The labour theory of value stipulates that the value of a commodity is determined by the total amount of labour put into it, which is something completely different and unrelated. What I'm saying is that people ought to be rewarded according to how much effort their work requires + how much skill it takes to do. So Doctors earn more than nurses earn more than administrators.
Suffering = Bad, right? Poverty causes suffering, and suffering is bad.
Yet everyone receives how ever much care they supposedly require. This is the broad redistribution. "To each according to his need". Obviously the UK is a mixed economy though, not all "means of production" are publicly owned. If they were all wages might be the same.
"Effort" generally = labor. Increased skill often decreases effort (not always, not necessarily, not necessarily mostly), at least for the particular instance (which characteristically dismisses effort put into improving skills of course).
Suffering is absolutely bad? No. I'm all ears for your argument though.
Suffering: experience or be subjected to (something bad or unpleasant)
By that definition, suffering is often the first steps towards success.
I guess that explains why people living in poverty have such wildly successful lives.

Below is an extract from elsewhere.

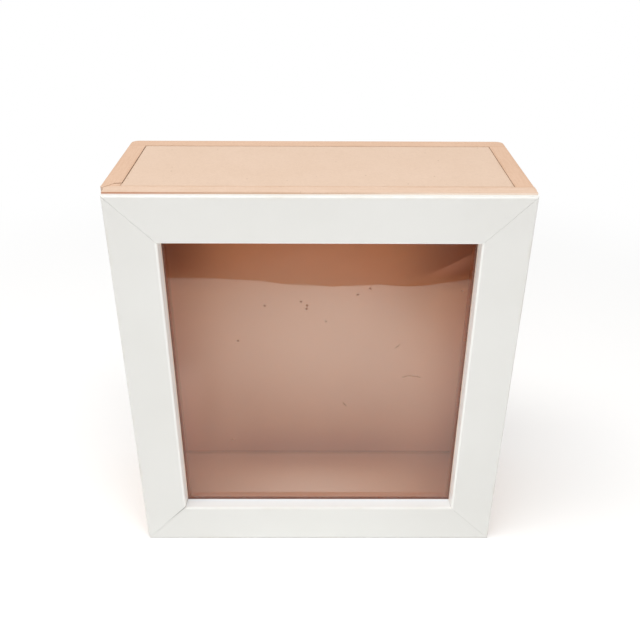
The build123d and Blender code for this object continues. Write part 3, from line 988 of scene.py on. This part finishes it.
# %% Node group for lint
def lint_group():
    kinds = {"Sheet": "NodeSocketObject", "Thickness": "NodeSocketFloat", "Finish": "NodeSocketMaterial"}
    tree, given, out = node_group("sheet_lint", kinds)
    laid = onto_sheet(tree, given["Geometry"], sheet_shape(tree, given))
    lines = tree.add("GeometryNodeMeshToCurve", {"Mesh": laid})
    smooth = tree.add("GeometryNodeCurveSplineType", {"Curve": lines}, spline_type="CATMULL_ROM")
    radius = tree.maths("MULTIPLY", given["Thickness"], 0.5)
    round_end = tree.add("GeometryNodeCurvePrimitiveCircle", {"Resolution": 6, "Radius": radius})
    threads = {"Curve": smooth, "Profile Curve": round_end, "Fill Caps": True}
    real = tree.add("GeometryNodeRealizeInstances", {0: tree.add("GeometryNodeCurveToMesh", threads)})
    done = tree.add("GeometryNodeSetMaterial", {"Geometry": real, "Material": given["Finish"]})
    tree.link(done, out.inputs[0])
    return tree.owner


# %% [markdown]
# Specks and lint are a dull brown fluff. Their places are given in millimetres
# as seen from the front, across and up, and the groups push them back onto the
# sheet.


# %% Brown fluff
FLUFF_DARK, FLUFF_LIGHT = (0.27, 0.120, 0.070, 1), (0.40, 0.215, 0.140, 1)
dust_brown, tree, out = new_finish("dust_brown")
place = tree.add("ShaderNodeTexCoord", output=3)
shade = tree.tint(tree.noise(place, 900.0), FLUFF_DARK, FLUFF_LIGHT)
fluff = tree.add("ShaderNodeBsdfPrincipled", {"Base Color": shade, "Roughness": 0.9})
tree.link(fluff, out.inputs["Surface"])


# %% Lay the specks and the lint
def line_mesh(title, lines):
    """A mesh of open lines and single points just in front of the sheet, given in millimetres."""
    points, edges = [], []
    for line in lines:
        edges += [(len(points) + i, len(points) + i + 1) for i in range(len(line) - 1)]
        points += [(x * MM, pane_low.y - 1.0 * MM, z * MM) for x, z in line]
    mesh = bpy.data.meshes.new(title)
    mesh.from_pydata(points, edges, [])
    return mesh


speck_places = [(-26.5, 151.8), (-8.2, 154.1), (-5.2, 151.9), (-5.5, 149.9), (4.4, 142.7), (20.1, 158.1)]
speck_places += [(26.0, 161.5), (72.1, 160.5), (-40.8, 131.4), (-46.6, 67.5), (75.9, 131.9)]
speck_lines = [[place] for place in speck_places]
lint_lines = [
    [(45.1, 108.8), (48.0, 109.9), (50.6, 109.7), (54.6, 109.0)],
    [(40.4, 127.1), (41.4, 127.8), (42.6, 129.1)],
    [(14.0, 92.6), (14.8, 91.3), (15.8, 90.6)],
    [(-5.1, 152.4), (-5.3, 149.6)],
]
specks = {"Sheet": pane, "Grains": 2600.0, "Size": 0.70 * MM, "Seed": 7, "Finish": dust_brown}
lint = {"Sheet": pane, "Thickness": 0.36 * MM, "Finish": dust_brown}
dust = [
    made_by(specks_group(), "sheet_specks", specks, line_mesh("speck_places", speck_lines)),
    made_by(lint_group(), "sheet_lint", lint, line_mesh("lint_lines", lint_lines)),
]
for piece in dust:
    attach(piece, "case")

# %% [markdown]
# ## Finish
#
# Last, the view transform is set to Standard. The new pieces must not make the
# case larger than its CAD model.

# %% The last line
bpy.context.scene.view_settings.view_transform = "Standard"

They make everyone better. Terrible, right? And as the public owned sectors don't currently pay everyone the same wage, I see no reason to suppose they would have to if there were more of them.

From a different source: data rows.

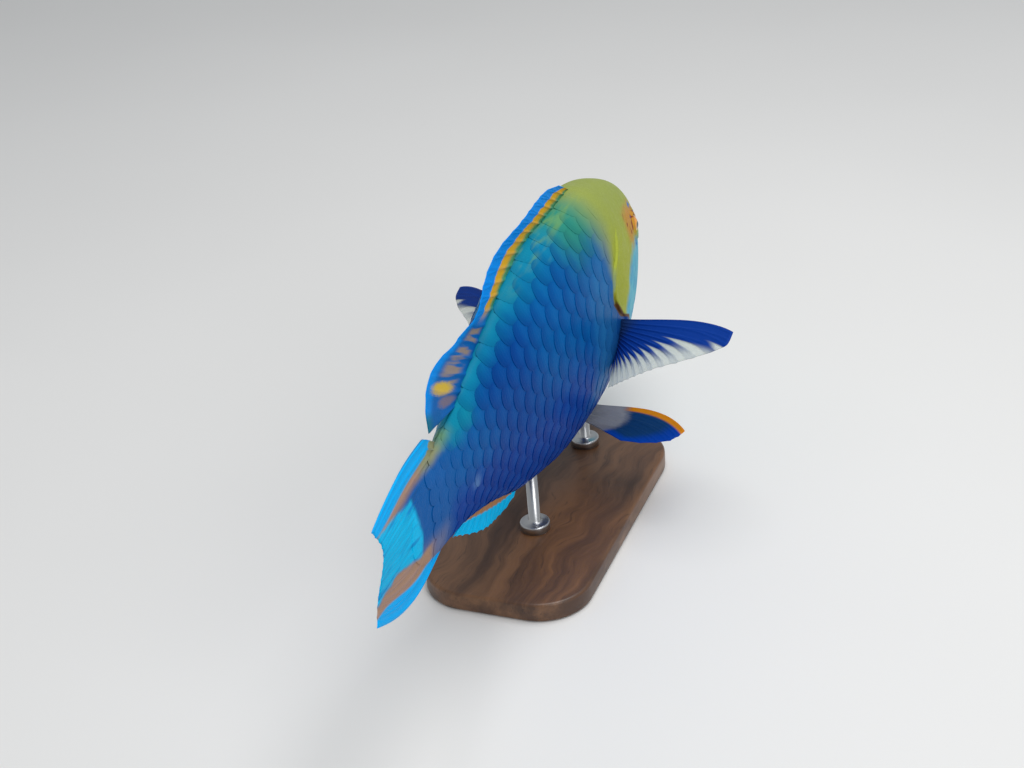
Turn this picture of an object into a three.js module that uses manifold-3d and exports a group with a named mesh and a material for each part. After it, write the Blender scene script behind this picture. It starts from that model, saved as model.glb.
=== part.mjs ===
// A still, life-size model of a parrotfish swimming away with a slight bend, on a display stand.
// Millimetres, +Z up, +X towards the snout, +Y to the fish's left.
// The origin is the middle of the underside of the stand's base.
// The fish is drawn straight first, by its distance from the snout, then bent along its spine.

import * as THREE from "three";
import { mergeVertices } from "three/addons/utils/BufferGeometryUtils.js";
import Module from "manifold-3d";

const wasm = await Module();
wasm.setup();

// Driving sizes of the fish
const TOTAL_LENGTH = 450;
const GAP = 0.3;
const AXIS_HEIGHT = 116;
const BEND_CENTRE = 0.4 * TOTAL_LENGTH;

// Body stations: distance from the snout, back above the axis, belly below it, half the width
const BODY_STATIONS = [
  [0, 0, 3, 0],
  [6, 22, 19, 15],
  [20, 39, 32, 22],
  [40, 51, 41, 27],
  [76, 64, 55, 31.5],
  [126, 75, 65, 33.5],
  [180, 76, 68, 31],
  [232, 65, 59, 24.5],
  [280, 48, 41.5, 17],
  [320, 34, 31, 11],
  [346, 30, 28, 6.8],
  [380, 27, 25, 2.8],
];
const BODY_LENGTH = 380;
const END_ROUND = 14;
const BODY_AROUND = 36;
const BODY_ALONG = 46;
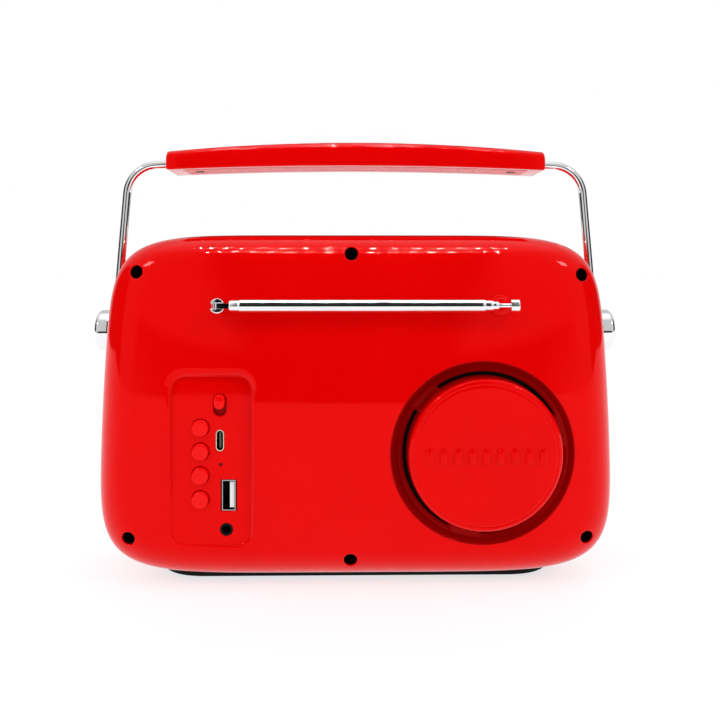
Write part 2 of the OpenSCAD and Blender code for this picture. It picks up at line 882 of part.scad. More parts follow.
module grille_screen() {
    color(black) y_slab(grille_pos, fascia_y + 2.5, fascia_y + 3.3) difference() {
        round_rect(grille_size[0] + 4, grille_size[1] + 4, 14);
        for (x = [-5 : 5], z = [-5 : 5]) translate([x * 8.4, z * 8.4]) circle(2.4);
        for (x = [-1, 1], z = [-1, 1]) {
            translate(speaker_screw_r * cos(45) * [x, z]) circle(3.4);
        }
    }
}

module speaker_basket() {
    color(steel) translate([grille_pos[0], speaker_y, grille_pos[1]]) rotate([-90, 0, 0]) {
        linear_extrude(1.6) difference() {
            round_rect(106, 106, 8);
            circle(speaker_r - 2);
            for (x = [-1, 1], z = [-1, 1]) {
                translate(speaker_screw_r * cos(45) * [x, z]) circle(1.6);
            }
        }
        rotate_extrude() polygon([[speaker_r - 2, 0], [speaker_r, 0], [19, 17], [19, 18.4],
            [14, 18.4], [14, 16.8], [17.6, 16.8]]);
    }
}

module speaker_cone() {
    color(black) translate([grille_pos[0], speaker_y, grille_pos[1]]) rotate([-90, 0, 0])
        rotate_extrude() polygon([[0, 9.4], [6, 10.2], [9.2, 12.4], [35, 2.2], [38.5, 0.4], [39.9, 0.9],
            [39.9, 1.35], [38.5, 0.9], [35.2, 2.9], [9.4, 13.1], [9.4, 18], [8.8, 18], [8.8, 13],
            [5.8, 10.8], [0, 9.9]]);
}

module speaker_magnet() {
    color(steel) translate([grille_pos[0], speaker_y + 18.4, grille_pos[1]]) rotate([-90, 0, 0])
        rotate_extrude() polygon([[0, -2], [7.6, -2], [7.6, 3], [10.4, 3], [10.4, 0], [19, 0],
            [19, 1.5], [24, 1.5], [24, 10], [19.5, 10], [19.5, 12], [0, 12]]);
}

module dial_scale() {
    color(ivory) difference() {
        y_rod(dial_pos, dial_r - 2.2, fascia_y + 0.8, fascia_y + 1.8);
        y_rod(dial_pos, 2, -50, -30);
    }
    color(ivory) y_ring(dial_pos, dial_r + 1, dial_r - 6, fascia_y + 2.5, fascia_y + 3.3);
    color(ivory) y_ring(dial_pos, dial_r - 2.4, dial_r - 6, fascia_y + 1.6, fascia_y + 2.7);
}

module dial_bezel() {
    color(chrome) translate([dial_pos[0], fascia_y, dial_pos[1]]) rotate([90, 0, 0])
        rotate_extrude() polygon([[dial_r - 3.4, 0], [dial_r + 2.5, 0], [dial_r + 2.5, 1.6],
            [dial_r + 1.7, 2.8], [dial_r + 0.4, 3.4], [dial_r - 1, 2.9], [dial_r - 3.4, 1.4]]);
}

module dial_lens() {
    color("lightblue", 0.4) y_rod(dial_pos, dial_r - 3.5, fascia_y - 1.3, fascia_y - 0.1);
}

module dial_pointer() {
    color(red) {
        y_rod(dial_pos, 3, fascia_y + 0.05, fascia_y + 0.65);
        y_rod(dial_pos, 1.6, fascia_y + 0.3, pcb_y - 12);
        block([dial_pos[0] - 0.5, fascia_y + 0.1, dial_pos[1]],
            [dial_pos[0] + 0.5, fascia_y + 0.6, dial_pos[1] + dial_r - 8]);
    }
}

// Grooved wheel on the pointer's shaft, which the tuning knob's shaft turns through a cord
module dial_drum() {
    color(white) difference() {
        union() {
            y_rod(dial_pos, drum_r, drum_y - 1.5, drum_y - 0.5);
            y_rod(dial_pos, groove_r, drum_y - 1.5, drum_y + 1.5);
            y_rod(dial_pos, drum_r, drum_y + 0.5, drum_y + 1.5);
        }
        y_rod(dial_pos, 1.62, -40, -20);
        for (a = [0 : 60 : 300]) y_rod(dial_pos + 10 * [cos(a), sin(a)], 3, -40, -20);
    }
}

// The closed loop that a taut cord makes round the drum and the shaft, out to a distance
module cord_loop(out) {
    hull() {
        translate(dial_pos) circle(groove_r + out);
        translate(tuning_pos) circle(shaft_r + out);
    }
}

module dial_cord() {
    color(ivory) y_slab([0, 0], drum_y - cord_d / 2, drum_y + cord_d / 2) difference() {
        cord_loop(0.2 + cord_d);
        cord_loop(0.2);
    }
}

// A knob on its shaft, with a fluted edge
module control_knob(pos) {
    difference() {
        union() {
            y_rod(pos, knob_r, fascia_y - 14, fascia_y - 1);
            y_rod(pos, knob_r + 1, fascia_y - 3, fascia_y - 0.6);
        }
        for (a = [0 : 15 : 345]) {
            y_rod(pos + (knob_r + 0.5) * [cos(a), sin(a)], 0.9, fascia_y - 15, fascia_y - 4.5);
        }
        block([pos[0] - 0.5, fascia_y - 15, pos[1] + knob_r - 5],
            [pos[0] + 0.5, fascia_y - 13.6, pos[1] + knob_r - 1.5]);
    }
    y_rod(pos, shaft_r, fascia_y - 2, pcb_y - 8.2);
}

module tuning_knob() {
    color(chrome) control_knob(tuning_pos);
}

module volume_knob() {
    color(chrome) control_knob(volume_pos);
}

module main_board() {
    color(green) difference() {
        y_slab([56, 76], pcb_y, pcb_y + board_t) round_rect(74, 122, 3);
        for (p = board_posts) y_rod(p, 1.2, pcb_y - 1, pcb_y + 3);
    }
}

module board_parts() {
    color(black) {
        for (pos = [volume_pos, tuning_pos]) y_slab(pos, pcb_y - 8, pcb_y) square([16, 16], center = true);
        y_slab(dial_pos, pcb_y - 11.8, pcb_y) square([22, 22], center = true);
    }
}

module battery() {
    color("teal") x_rod(battery_pos, battery_r, 24, 89);
}

front_cabinet();
back_shell();
base_plate();
base_pad();
case_screws();
handle_grip();
grip_cover();
grip_screws();
handle_rod(-1);  // handle_rod_left
handle_rod(1);  // handle_rod_right
pivot_bushes();
pivot_studs();
pivot_washers();
pivot_caps();
aerial_swivel();
aerial_screw();
aerial_pin();
aerial_tube_1();
aerial_tube_2();
aerial_tube_3();
aerial_rod();
aerial_tip();
aerial_rest();
push_button(0);  // button_mode
push_button(1);  // button_previous
push_button(2);  // button_play
push_button(3);  // button_next
power_slider();
power_switch();
button_switches();
usb_c_shell();
usb_c_tongue();
usb_a_shell();
usb_a_tongue();
aux_jack();
status_light();
control_board();
inner_screws();
bass_cover();
bass_frame();
bass_surround();
bass_diaphragm();
bass_screws();
front_fascia();
front_grille();
grille_screen();
speaker_basket();
speaker_cone();
speaker_magnet();
dial_scale();
dial_bezel();
dial_lens();
dial_pointer();
dial_drum();
dial_cord();
tuning_knob();
volume_knob();
main_board();
board_parts();
battery();
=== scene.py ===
"""A red portable radio, seen from behind: the visible surfaces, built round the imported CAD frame.

Lengths are written in millimetres and scaled to metres when a mesh is made.
The back faces +Y, the front faces -Y, and +Z is up.
"""
import math

import bmesh
import bpy
import numpy as np
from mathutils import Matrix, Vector
from mathutils.geometry import delaunay_2d_cdt
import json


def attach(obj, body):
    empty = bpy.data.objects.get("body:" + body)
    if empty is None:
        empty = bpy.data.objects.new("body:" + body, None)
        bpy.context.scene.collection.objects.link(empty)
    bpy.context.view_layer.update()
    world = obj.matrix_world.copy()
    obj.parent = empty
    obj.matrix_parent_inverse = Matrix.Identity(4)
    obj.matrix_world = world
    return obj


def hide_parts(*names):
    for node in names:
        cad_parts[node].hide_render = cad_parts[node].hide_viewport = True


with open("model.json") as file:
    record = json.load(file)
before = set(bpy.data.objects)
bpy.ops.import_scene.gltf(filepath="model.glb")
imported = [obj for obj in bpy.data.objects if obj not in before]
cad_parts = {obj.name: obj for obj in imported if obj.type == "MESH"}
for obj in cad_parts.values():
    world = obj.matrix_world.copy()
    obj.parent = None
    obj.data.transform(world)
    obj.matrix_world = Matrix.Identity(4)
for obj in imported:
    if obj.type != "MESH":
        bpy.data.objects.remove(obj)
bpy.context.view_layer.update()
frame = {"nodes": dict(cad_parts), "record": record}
MM = 0.001
TAU = 2 * math.pi
# how far away, in millimetres, the point is that an open sheet faces
FAR = 400

# ---- materials


def feed(tree, socket, value):
    """Links a node's output to a socket, or sets the socket to a plain value."""
    if isinstance(value, bpy.types.NodeSocket):
        tree.links.new(value, socket)
    else:
        socket.default_value = value


def add(tree, kind, **inputs):
    """A new node with some of its inputs set or linked."""
    node = tree.nodes.new(kind)
    for key, value in inputs.items():
        feed(tree, node.inputs[key.replace("_", " ")], value)
    return node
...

Effort =/= labour. You could be someone doing a difficult job working short hours or someone doing an easy job working long hours. And the second part is mostly gibberish, but no, skilled work doesn't require less effort. It isn't easier to be a doctor or a scientist than to be a barrista.
You either think it is or it isn't. As Einjerhar would probably say, there's no metaphysical basis on which to ground one's concern for other people's suffering.
I'm really not suggesting anything other than that having too little food to eat probably sucks.
I'm really not suggesting anything other than that having too little food to eat probably sucks.